Macellan, donanması ile birlikte Güney Amerika kıtasının güney ucunu dolaşırken, Tierra del Fuego isimli bir yerde durmuş. Kıyıya vardığında bu garip ziyaretçileri görmeye gelen bazı yerlilerle karşılaşmış. Geminin tarihçisine göre, Macellan kıyıya vardığında yerliler kendisine oraya nasıl ulaştığını sormuşlar. Macellan da onlara kıyıda demirlemiş bulunan, bir sürü direkleri olan donanma gemilerini işaret etmiş. Fakat yerlilerden hiçbirisi gemileri görememiş. Daha önceden hiç gemi görmedikleri için beyinlerinde onlarla ilgili herhangi bir referans noktası oluşmamıştı ve gözleri ile gerçekten görememişlerdi. Bu nedenle, beyinlerimizi değişik uyaranlara (stimuluslara) açmamız bizim lehimizedir, böylece uygun sinirsel bağlantıların oluşumu hızlanır. Bu sayede çevremizi daha anlamlı bir biçimde deneyimleme yönündeki yeteneğimizi geliştirir ve zenginleştiririz.
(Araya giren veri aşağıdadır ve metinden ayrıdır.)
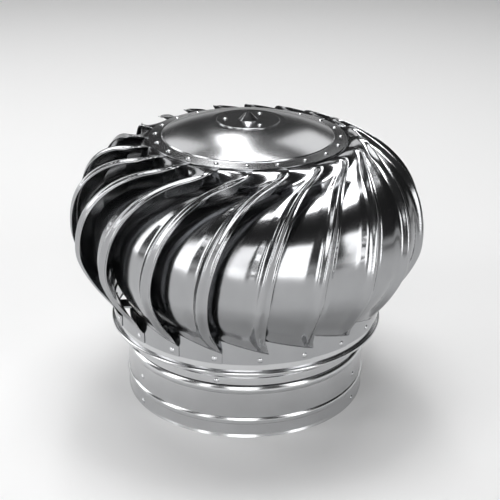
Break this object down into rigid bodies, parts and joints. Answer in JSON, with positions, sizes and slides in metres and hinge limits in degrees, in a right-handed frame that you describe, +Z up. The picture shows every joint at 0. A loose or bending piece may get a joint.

Halbuki onlara sorulan sorunun tek bir cevabı var. Fakat onlar daha önce hiç gemi görmedikleri için önlerinde duran nesneleri tanımlayamıyor ve net bir cevap veremiyorlar. Onların kafasında oluşan sadece bir dizi karmaşıklıktan ibaret. Sizin sorduğunuz soruyu bu kısma bağlarsak: Eğer kendimize net ve ucu açık olmayan (yani sadece tek bir cevabı olan) sorular sorarsak beynimizin algılamasını geliştirebilir,daha karmaşık bilgiler için bir başlangıç yapabilir ve daha fazla gerçekliği öğrenmek için uyarıcı bir yol oluşturabiliriz. Bu başlangıçla birlikte daha karmaşık soruları cevaplandırabiliriz. Böylece doğanın karmaşıklığına kendi kendimize de olsa memnun edici cevaplar verebiliriz.